COLLECTED MATERIAL -
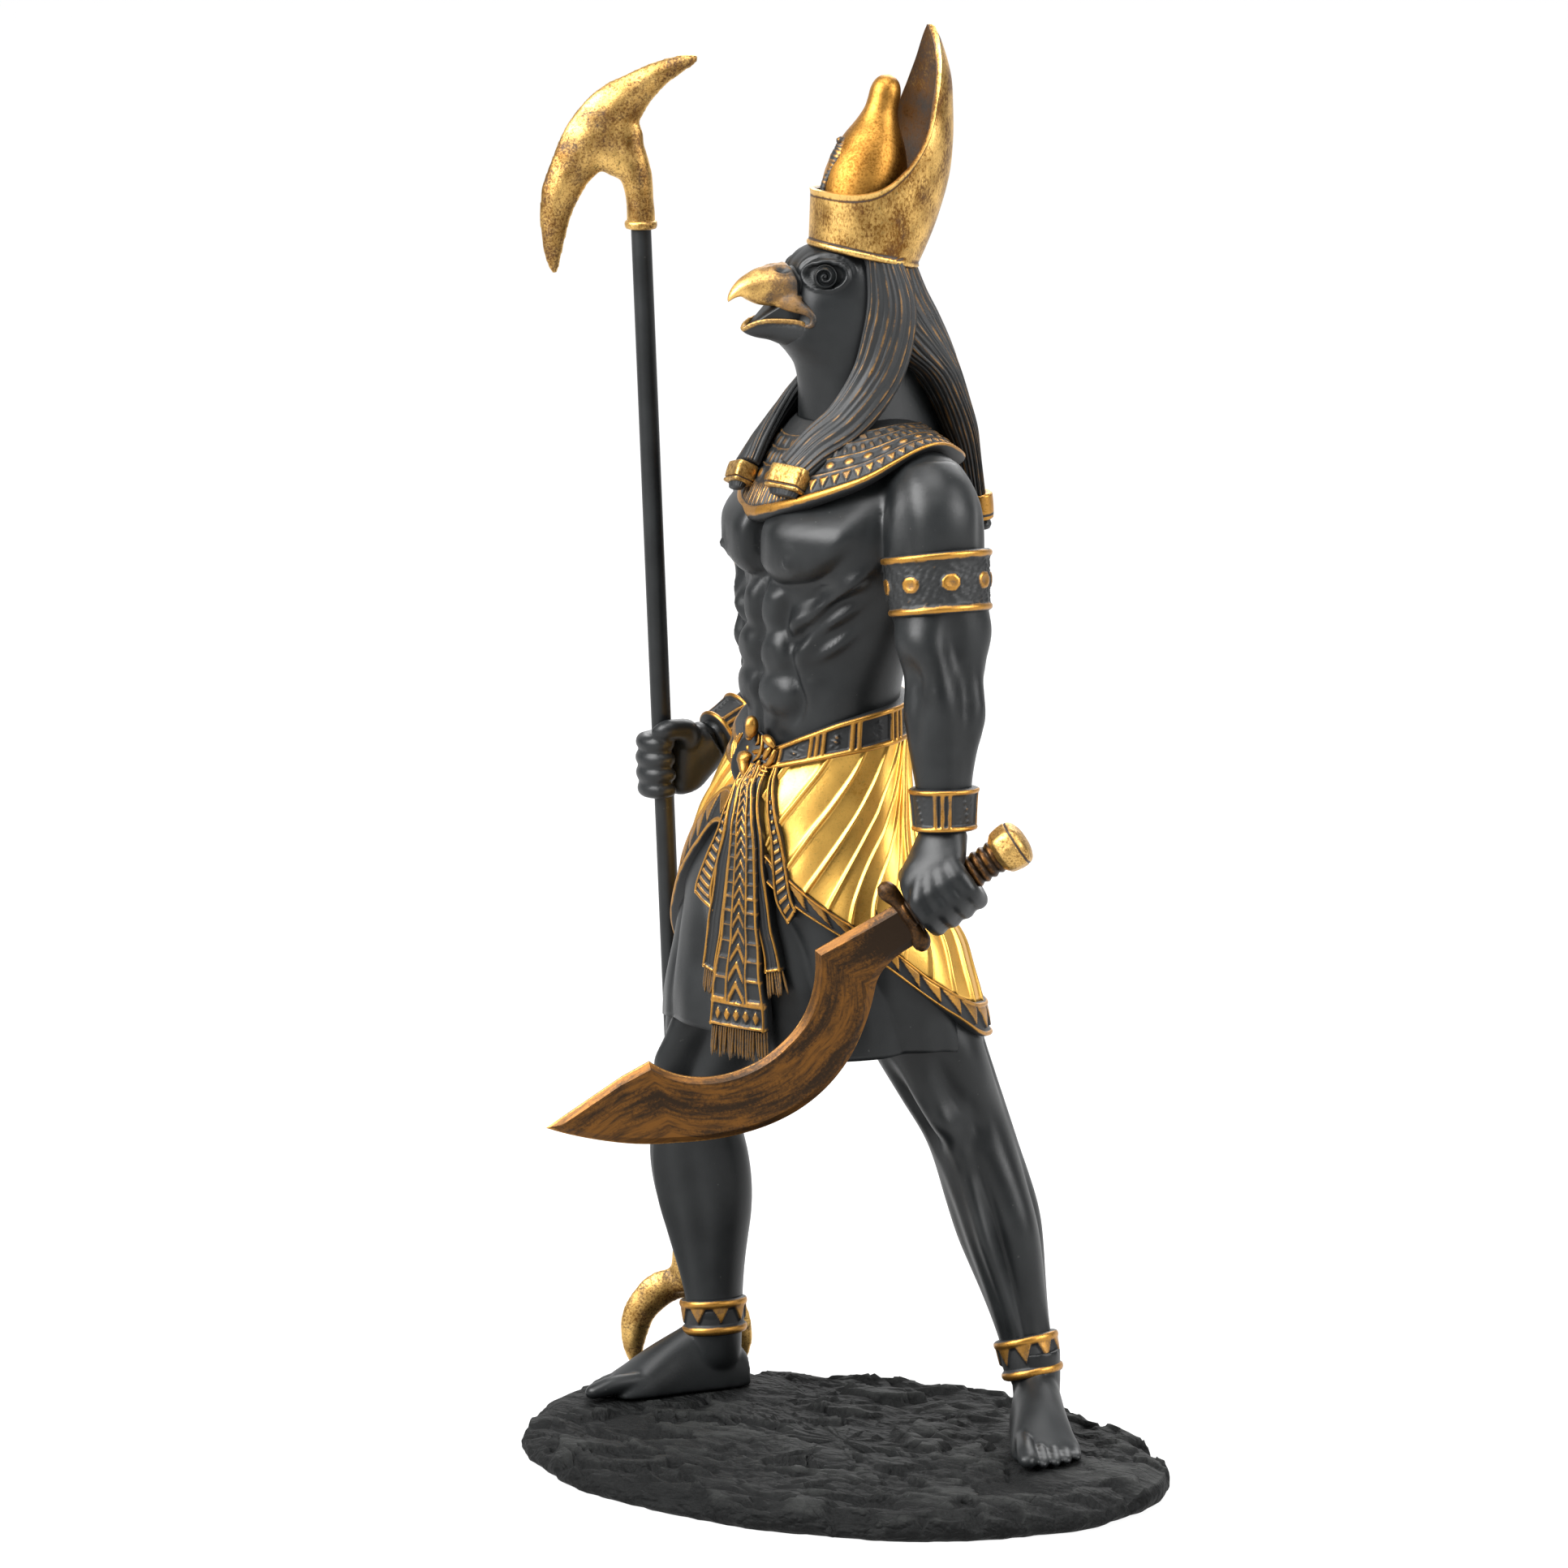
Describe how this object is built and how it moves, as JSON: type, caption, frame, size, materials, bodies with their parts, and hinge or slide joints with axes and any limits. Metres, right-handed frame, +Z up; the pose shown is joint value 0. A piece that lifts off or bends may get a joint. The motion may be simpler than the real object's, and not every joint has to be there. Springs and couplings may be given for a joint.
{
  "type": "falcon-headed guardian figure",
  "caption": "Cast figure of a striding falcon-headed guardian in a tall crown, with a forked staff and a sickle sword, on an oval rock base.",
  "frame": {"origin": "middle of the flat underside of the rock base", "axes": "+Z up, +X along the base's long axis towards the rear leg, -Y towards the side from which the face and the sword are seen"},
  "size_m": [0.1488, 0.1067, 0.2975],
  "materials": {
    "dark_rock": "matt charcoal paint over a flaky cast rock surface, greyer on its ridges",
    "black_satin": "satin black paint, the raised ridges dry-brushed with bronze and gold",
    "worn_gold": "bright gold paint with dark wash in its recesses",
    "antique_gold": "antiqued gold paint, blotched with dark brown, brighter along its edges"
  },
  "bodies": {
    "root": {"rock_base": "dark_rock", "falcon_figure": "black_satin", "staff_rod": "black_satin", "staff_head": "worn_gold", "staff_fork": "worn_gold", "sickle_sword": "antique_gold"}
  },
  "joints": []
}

SET PROBLEM - Set down the listing in full, keeping every word exactly as it is.

OUTPUT FOR THIS TASK -
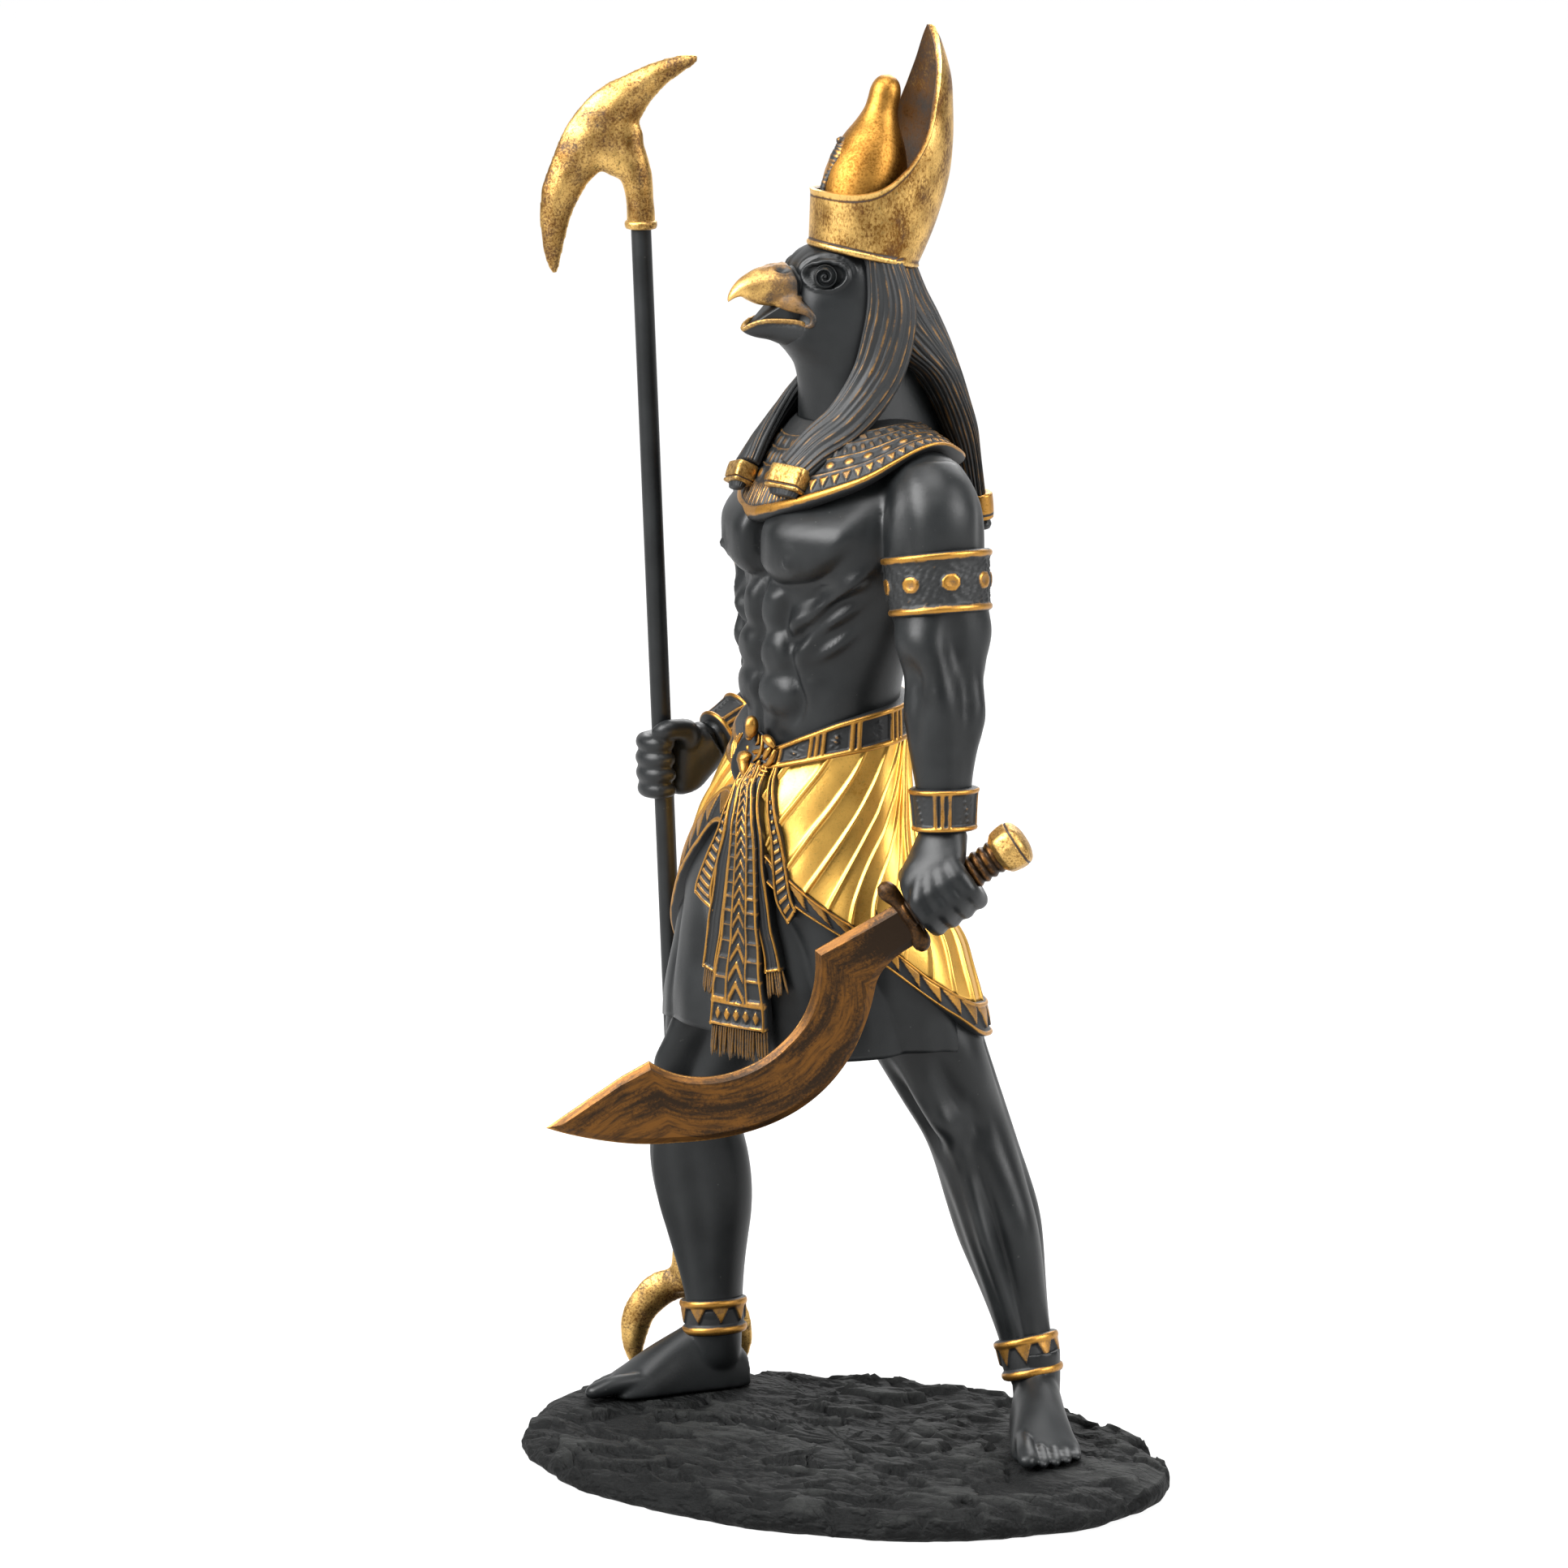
Describe how this object is built and how it moves, as JSON: type, caption, frame, size, materials, bodies with their parts, and hinge or slide joints with axes and any limits. Metres, right-handed frame, +Z up; the pose shown is joint value 0. A piece that lifts off or bends may get a joint. The motion may be simpler than the real object's, and not every joint has to be there. Springs and couplings may be given for a joint.
{
  "type": "falcon-headed guardian figure",
  "caption": "Cast figure of a striding falcon-headed guardian in a tall crown, with a forked staff and a sickle sword, on an oval rock base.",
  "frame": {"origin": "middle of the flat underside of the rock base", "axes": "+Z up, +X along the base's long axis towards the rear leg, -Y towards the side from which the face and the sword are seen"},
  "size_m": [0.1488, 0.1067, 0.2975],
  "materials": {
    "dark_rock": "matt charcoal paint over a flaky cast rock surface, greyer on its ridges",
    "black_satin": "satin black paint, the raised ridges dry-brushed with bronze and gold",
    "worn_gold": "bright gold paint with dark wash in its recesses",
    "antique_gold": "antiqued gold paint, blotched with dark brown, brighter along its edges"
  },
  "bodies": {
    "root": {"rock_base": "dark_rock", "falcon_figure": "black_satin", "staff_rod": "black_satin", "staff_head": "worn_gold", "staff_fork": "worn_gold", "sickle_sword": "antique_gold"}
  },
  "joints": []
}